GIVEN PROBLEM:
Quote the full listing word for word.

SOURCE MATERIAL:

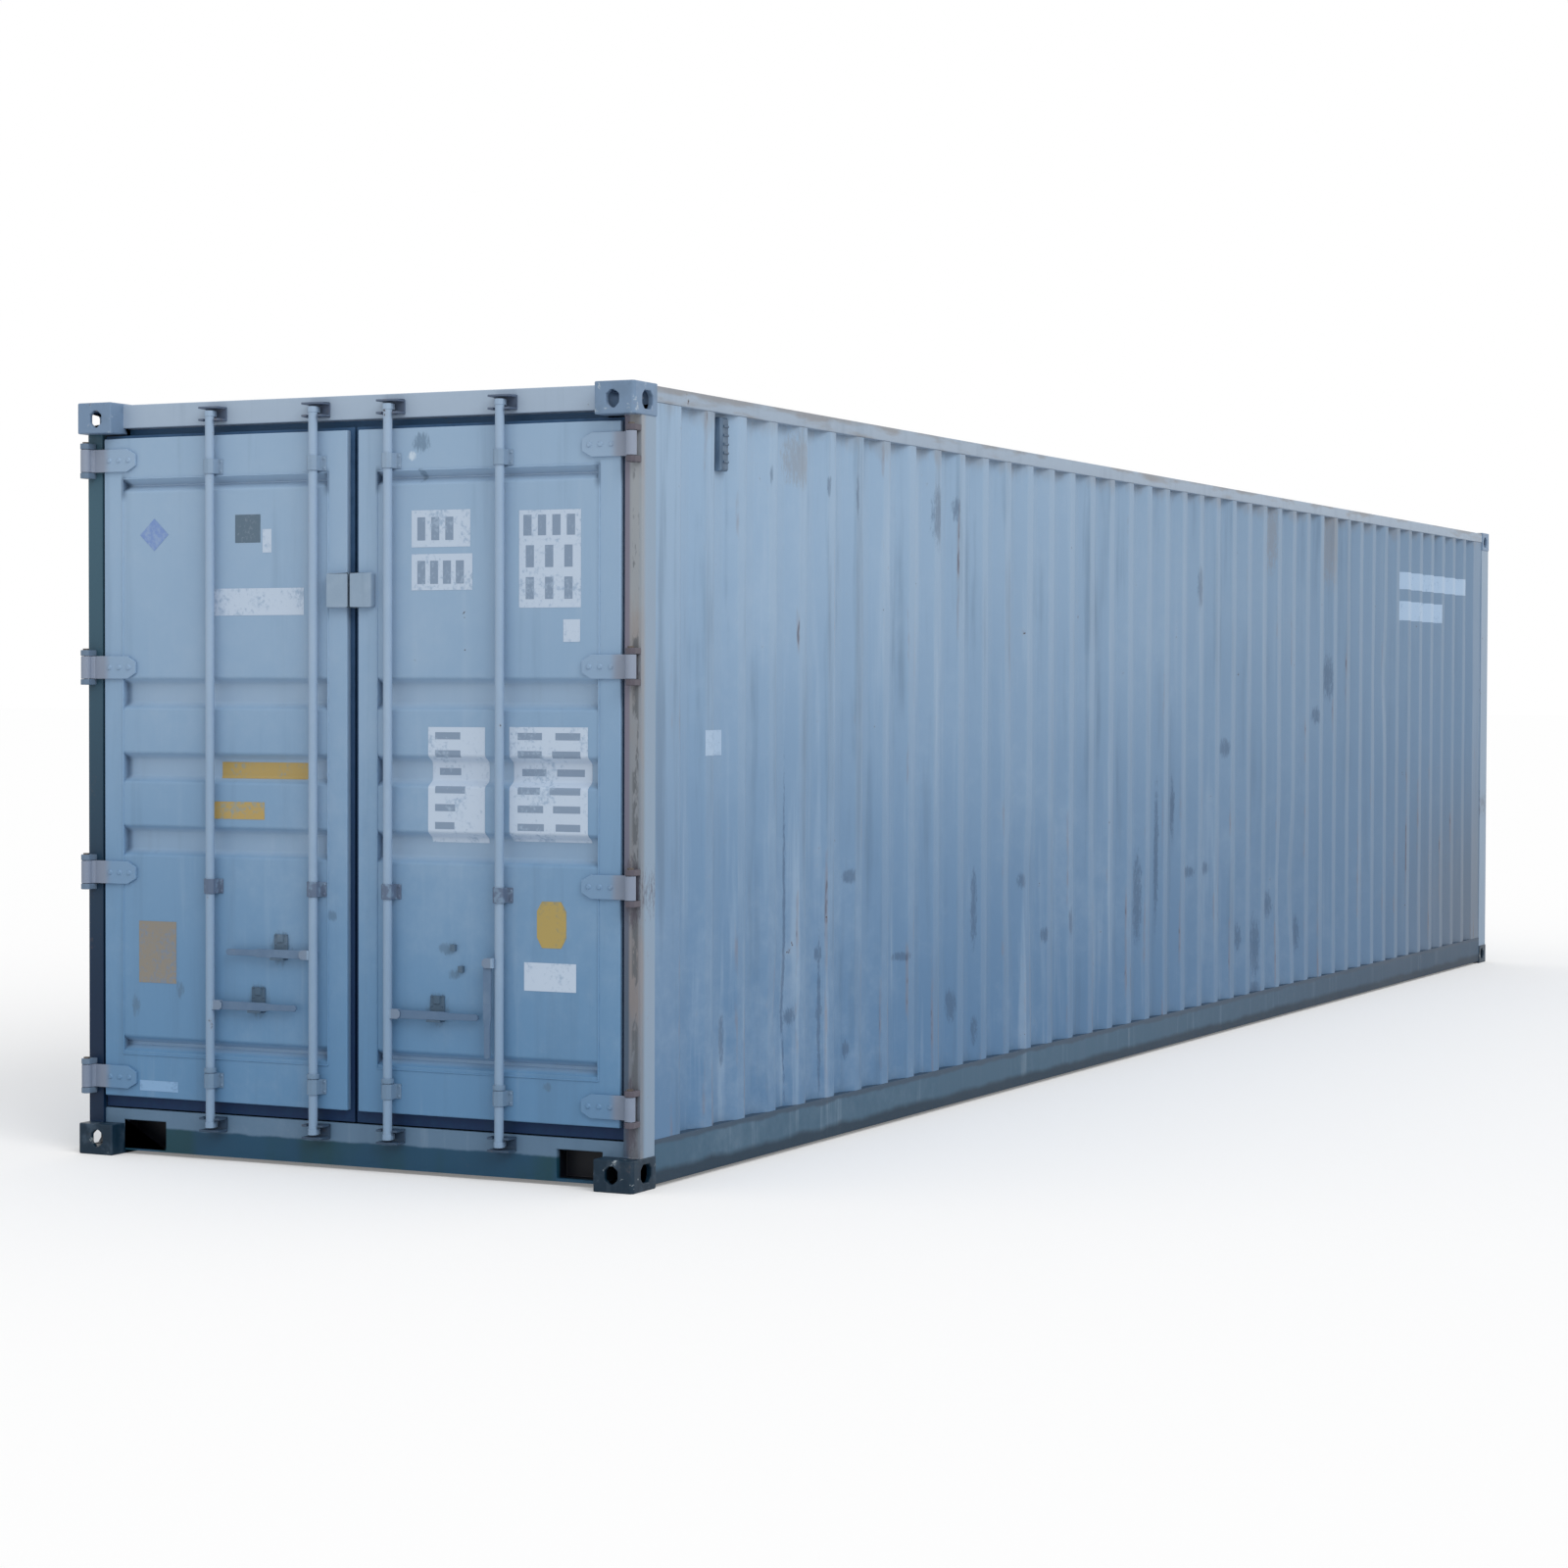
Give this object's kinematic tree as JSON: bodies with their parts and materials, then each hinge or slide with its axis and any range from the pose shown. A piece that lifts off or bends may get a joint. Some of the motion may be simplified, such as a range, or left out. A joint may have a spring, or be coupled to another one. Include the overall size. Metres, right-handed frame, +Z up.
{
  "type": "forty foot high cube shipping container",
  "caption": "Long steel freight box with corrugated walls, two hinged end doors with lock rods and handles, slotted corner castings and a wooden floor.",
  "frame": {"origin": "middle of the footprint, on the plane of the bottom castings' lower faces", "axes": "+X along the length towards the closed front wall, doors at -X, +Z up, +Y towards the left side as seen by someone who faces the doors"},
  "size_m": [12.192, 2.438, 2.896],
  "materials": {
    "blue_paint": "weathered blue enamel with rust at edges and dents",
    "underframe_paint": "dark worn blue enamel with rust",
    "hardware_paint": "blue grey enamel, chipped",
    "rod_paint": "blue enamel, worn where hands grip",
    "door_rubber": "aged rubber with overspray",
    "floor_plywood": "scuffed marine plywood",
    "worn_steel": "worn bare steel",
    "pin_steel": "dull steel with light rust"
  },
  "bodies": {
    "container": {"bottom_side_rails": "underframe_paint", "cam_keepers": "hardware_paint", "corner_castings_bottom": "underframe_paint", "corner_castings_top": "blue_paint", "cross_members": "underframe_paint", "door_header": "blue_paint", "door_sill": "underframe_paint", "floor_boards": "floor_plywood", "floor_centre_rail": "worn_steel", "front_bottom_rail": "underframe_paint", "front_corner_posts": "blue_paint", "front_top_rail": "blue_paint", "front_wall": "blue_paint", "gooseneck_tunnel_plate": "underframe_paint", "gooseneck_tunnel_webs": "underframe_paint", "hinge_lugs": "hardware_paint", "hinge_pins": "pin_steel", "left_wall": "blue_paint", "rear_corner_posts": "blue_paint", "right_wall": "blue_paint", "roof": "blue_paint", "threshold_plate": "worn_steel", "top_side_rails": "blue_paint", "tunnel_outriggers": "underframe_paint", "ventilators": "blue_paint"},
    "left_door": {"left_door_frame": "blue_paint", "left_door_gasket": "door_rubber", "left_door_panel": "blue_paint", "left_handle_retainers": "hardware_paint", "left_hinge_blades": "blue_paint", "left_rod_guides": "blue_paint", "left_seal_box": "blue_paint"},
    "right_door": {"right_door_frame": "blue_paint", "right_door_gasket": "door_rubber", "right_door_panel": "blue_paint", "right_handle_retainers": "hardware_paint", "right_hinge_blades": "blue_paint", "right_rod_guides": "blue_paint", "right_seal_box": "blue_paint"},
    "rod_outer_left": {"lock_rod_outer_left": "rod_paint"},
    "grip_outer_left": {"handle_outer_left": "rod_paint"},
    "rod_inner_left": {"lock_rod_inner_left": "rod_paint"},
    "grip_inner_left": {"handle_inner_left": "rod_paint"},
    "rod_inner_right": {"lock_rod_inner_right": "rod_paint"},
    "grip_inner_right": {"handle_inner_right": "rod_paint"},
    "rod_outer_right": {"lock_rod_outer_right": "rod_paint"},
    "grip_outer_right": {"handle_outer_right": "rod_paint"}
  },
  "joints": [
    {"name": "left_door_hinge", "type": "hinge", "parent": "container", "child": "left_door", "pos_m": [-6.071, 1.194, 1.448], "axis": [0, 0, -1], "range_deg": [0, 262]},
    {"name": "right_door_hinge", "type": "hinge", "parent": "container", "child": "right_door", "pos_m": [-6.071, -1.194, 1.448], "axis": [0, 0, 1], "range_deg": [0, 262]},
    {"name": "rod_turn_outer_left", "type": "hinge", "parent": "left_door", "child": "rod_outer_left", "pos_m": [-6.066, 0.62, 1.448], "axis": [0, 0, 1], "range_deg": [-110, 0]},
    {"name": "rod_turn_inner_left", "type": "hinge", "parent": "left_door", "child": "rod_inner_left", "pos_m": [-6.066, 0.155, 1.448], "axis": [0, 0, -1], "range_deg": [-110, 0]},
    {"name": "rod_turn_inner_right", "type": "hinge", "parent": "right_door", "child": "rod_inner_right", "pos_m": [-6.066, -0.173, 1.448], "axis": [0, 0, 1], "range_deg": [-110, 0]},
    {"name": "rod_turn_outer_right", "type": "hinge", "parent": "right_door", "child": "rod_outer_right", "pos_m": [-6.066, -0.65, 1.448], "axis": [0, 0, -1], "range_deg": [-110, 0]},
    {"name": "handle_lift_outer_left", "type": "hinge", "parent": "rod_outer_left", "child": "grip_outer_left", "pos_m": [-6.066, 0.58, 0.6], "axis": [-1, 0, 0], "range_deg": [0, 25]},
    {"name": "handle_lift_inner_left", "type": "hinge", "parent": "rod_inner_left", "child": "grip_inner_left", "pos_m": [-6.066, 0.195, 0.803], "axis": [1, 0, 0], "range_deg": [0, 25]},
    {"name": "handle_lift_inner_right", "type": "hinge", "parent": "rod_inner_right", "child": "grip_inner_right", "pos_m": [-6.066, -0.213, 0.6], "axis": [-1, 0, 0], "range_deg": [0, 25]},
    {"name": "handle_lift_outer_right", "type": "hinge", "parent": "rod_outer_right", "child": "grip_outer_right", "pos_m": [-6.066, -0.61, 0.803], "axis": [1, 0, 0], "range_deg": [0, 110]}
  ]
}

EXERCISE RESPONSE:
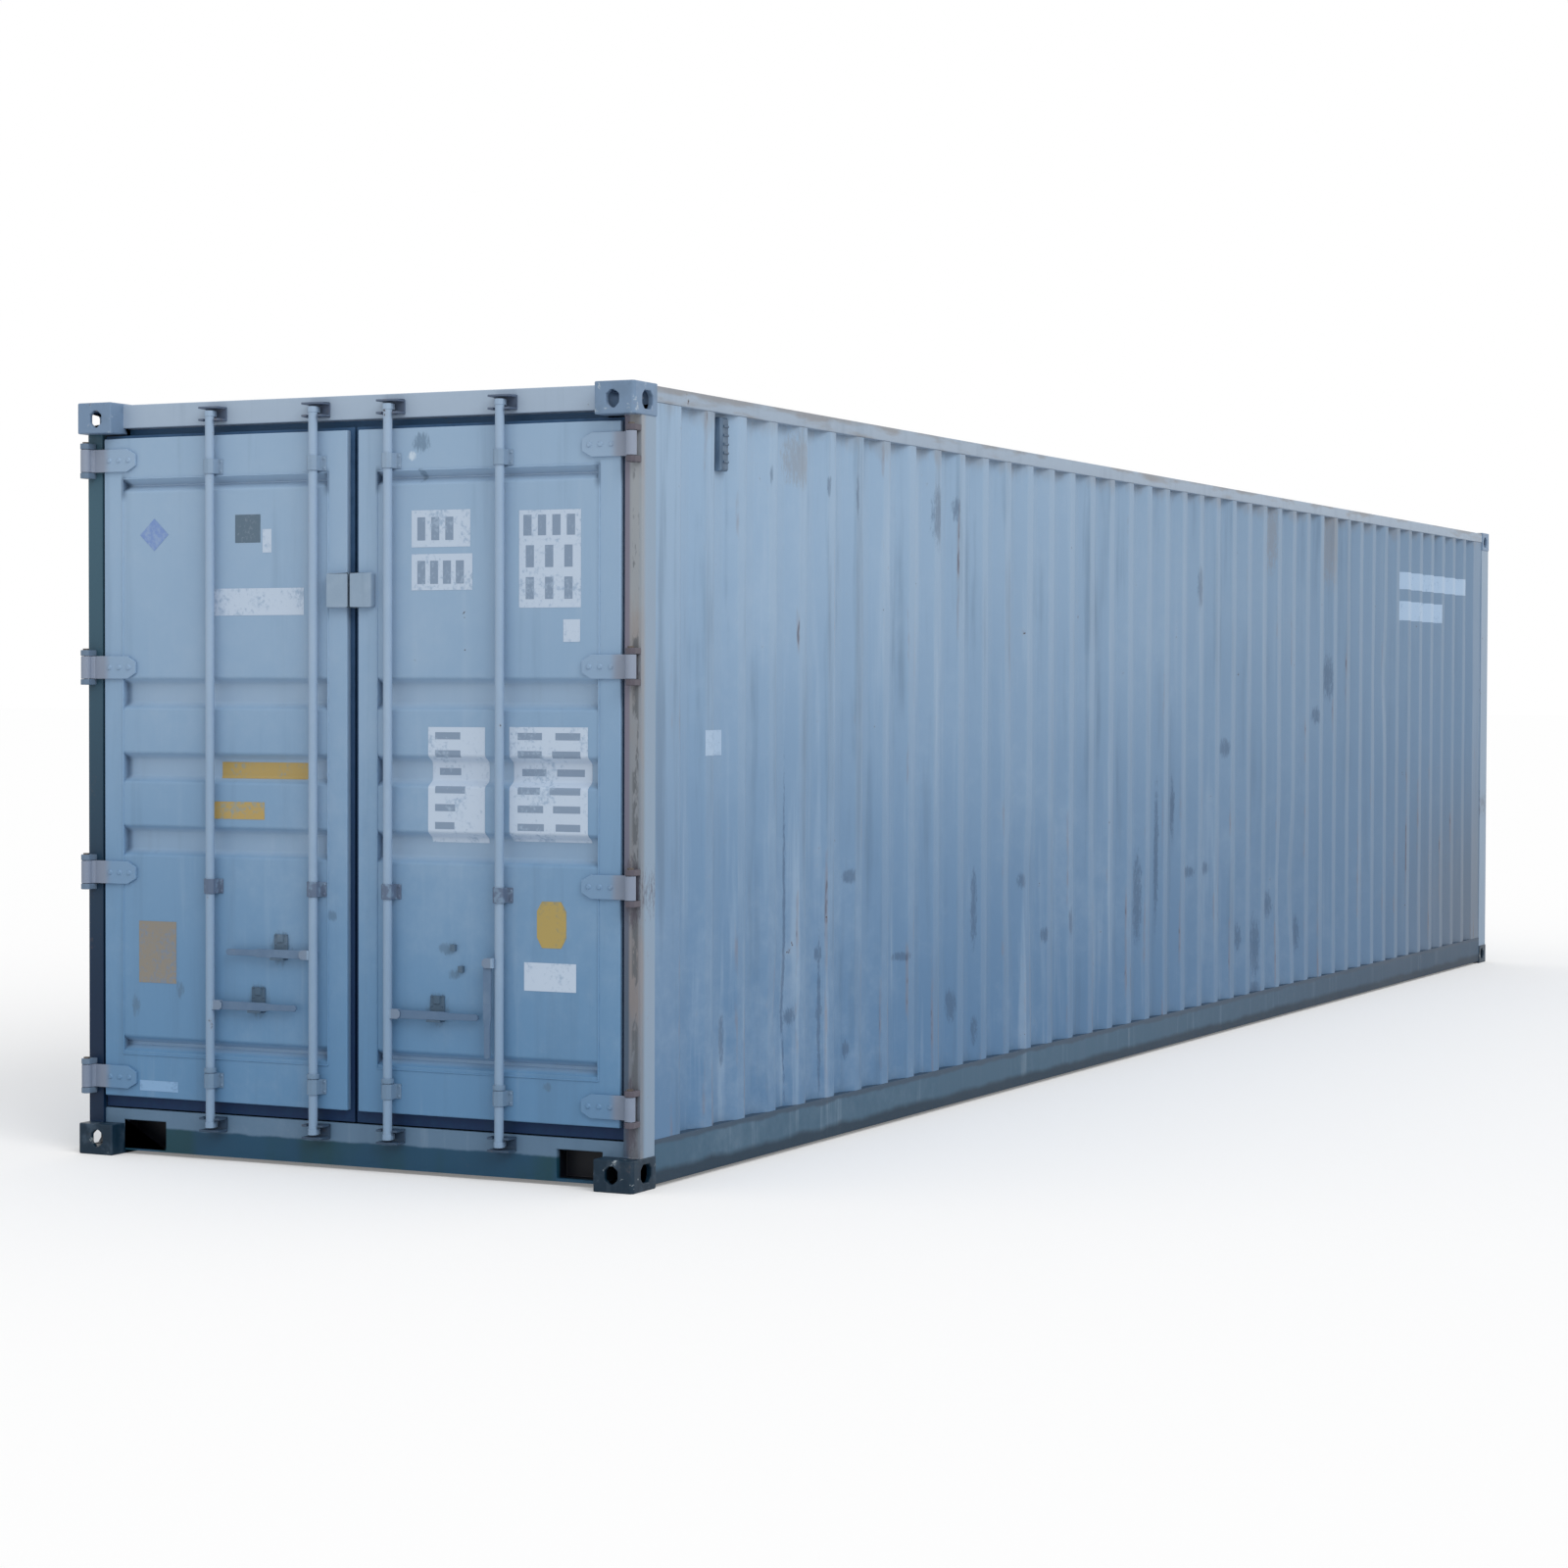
Give this object's kinematic tree as JSON: bodies with their parts and materials, then each hinge or slide with its axis and any range from the pose shown. A piece that lifts off or bends may get a joint. Some of the motion may be simplified, such as a range, or left out. A joint may have a spring, or be coupled to another one. Include the overall size. Metres, right-handed frame, +Z up.
{
  "type": "forty foot high cube shipping container",
  "caption": "Long steel freight box with corrugated walls, two hinged end doors with lock rods and handles, slotted corner castings and a wooden floor.",
  "frame": {"origin": "middle of the footprint, on the plane of the bottom castings' lower faces", "axes": "+X along the length towards the closed front wall, doors at -X, +Z up, +Y towards the left side as seen by someone who faces the doors"},
  "size_m": [12.192, 2.438, 2.896],
  "materials": {
    "blue_paint": "weathered blue enamel with rust at edges and dents",
    "underframe_paint": "dark worn blue enamel with rust",
    "hardware_paint": "blue grey enamel, chipped",
    "rod_paint": "blue enamel, worn where hands grip",
    "door_rubber": "aged rubber with overspray",
    "floor_plywood": "scuffed marine plywood",
    "worn_steel": "worn bare steel",
    "pin_steel": "dull steel with light rust"
  },
  "bodies": {
    "container": {"bottom_side_rails": "underframe_paint", "cam_keepers": "hardware_paint", "corner_castings_bottom": "underframe_paint", "corner_castings_top": "blue_paint", "cross_members": "underframe_paint", "door_header": "blue_paint", "door_sill": "underframe_paint", "floor_boards": "floor_plywood", "floor_centre_rail": "worn_steel", "front_bottom_rail": "underframe_paint", "front_corner_posts": "blue_paint", "front_top_rail": "blue_paint", "front_wall": "blue_paint", "gooseneck_tunnel_plate": "underframe_paint", "gooseneck_tunnel_webs": "underframe_paint", "hinge_lugs": "hardware_paint", "hinge_pins": "pin_steel", "left_wall": "blue_paint", "rear_corner_posts": "blue_paint", "right_wall": "blue_paint", "roof": "blue_paint", "threshold_plate": "worn_steel", "top_side_rails": "blue_paint", "tunnel_outriggers": "underframe_paint", "ventilators": "blue_paint"},
    "left_door": {"left_door_frame": "blue_paint", "left_door_gasket": "door_rubber", "left_door_panel": "blue_paint", "left_handle_retainers": "hardware_paint", "left_hinge_blades": "blue_paint", "left_rod_guides": "blue_paint", "left_seal_box": "blue_paint"},
    "right_door": {"right_door_frame": "blue_paint", "right_door_gasket": "door_rubber", "right_door_panel": "blue_paint", "right_handle_retainers": "hardware_paint", "right_hinge_blades": "blue_paint", "right_rod_guides": "blue_paint", "right_seal_box": "blue_paint"},
    "rod_outer_left": {"lock_rod_outer_left": "rod_paint"},
    "grip_outer_left": {"handle_outer_left": "rod_paint"},
    "rod_inner_left": {"lock_rod_inner_left": "rod_paint"},
    "grip_inner_left": {"handle_inner_left": "rod_paint"},
    "rod_inner_right": {"lock_rod_inner_right": "rod_paint"},
    "grip_inner_right": {"handle_inner_right": "rod_paint"},
    "rod_outer_right": {"lock_rod_outer_right": "rod_paint"},
    "grip_outer_right": {"handle_outer_right": "rod_paint"}
  },
  "joints": [
    {"name": "left_door_hinge", "type": "hinge", "parent": "container", "child": "left_door", "pos_m": [-6.071, 1.194, 1.448], "axis": [0, 0, -1], "range_deg": [0, 262]},
    {"name": "right_door_hinge", "type": "hinge", "parent": "container", "child": "right_door", "pos_m": [-6.071, -1.194, 1.448], "axis": [0, 0, 1], "range_deg": [0, 262]},
    {"name": "rod_turn_outer_left", "type": "hinge", "parent": "left_door", "child": "rod_outer_left", "pos_m": [-6.066, 0.62, 1.448], "axis": [0, 0, 1], "range_deg": [-110, 0]},
    {"name": "rod_turn_inner_left", "type": "hinge", "parent": "left_door", "child": "rod_inner_left", "pos_m": [-6.066, 0.155, 1.448], "axis": [0, 0, -1], "range_deg": [-110, 0]},
    {"name": "rod_turn_inner_right", "type": "hinge", "parent": "right_door", "child": "rod_inner_right", "pos_m": [-6.066, -0.173, 1.448], "axis": [0, 0, 1], "range_deg": [-110, 0]},
    {"name": "rod_turn_outer_right", "type": "hinge", "parent": "right_door", "child": "rod_outer_right", "pos_m": [-6.066, -0.65, 1.448], "axis": [0, 0, -1], "range_deg": [-110, 0]},
    {"name": "handle_lift_outer_left", "type": "hinge", "parent": "rod_outer_left", "child": "grip_outer_left", "pos_m": [-6.066, 0.58, 0.6], "axis": [-1, 0, 0], "range_deg": [0, 25]},
    {"name": "handle_lift_inner_left", "type": "hinge", "parent": "rod_inner_left", "child": "grip_inner_left", "pos_m": [-6.066, 0.195, 0.803], "axis": [1, 0, 0], "range_deg": [0, 25]},
    {"name": "handle_lift_inner_right", "type": "hinge", "parent": "rod_inner_right", "child": "grip_inner_right", "pos_m": [-6.066, -0.213, 0.6], "axis": [-1, 0, 0], "range_deg": [0, 25]},
    {"name": "handle_lift_outer_right", "type": "hinge", "parent": "rod_outer_right", "child": "grip_outer_right", "pos_m": [-6.066, -0.61, 0.803], "axis": [1, 0, 0], "range_deg": [0, 110]}
  ]
}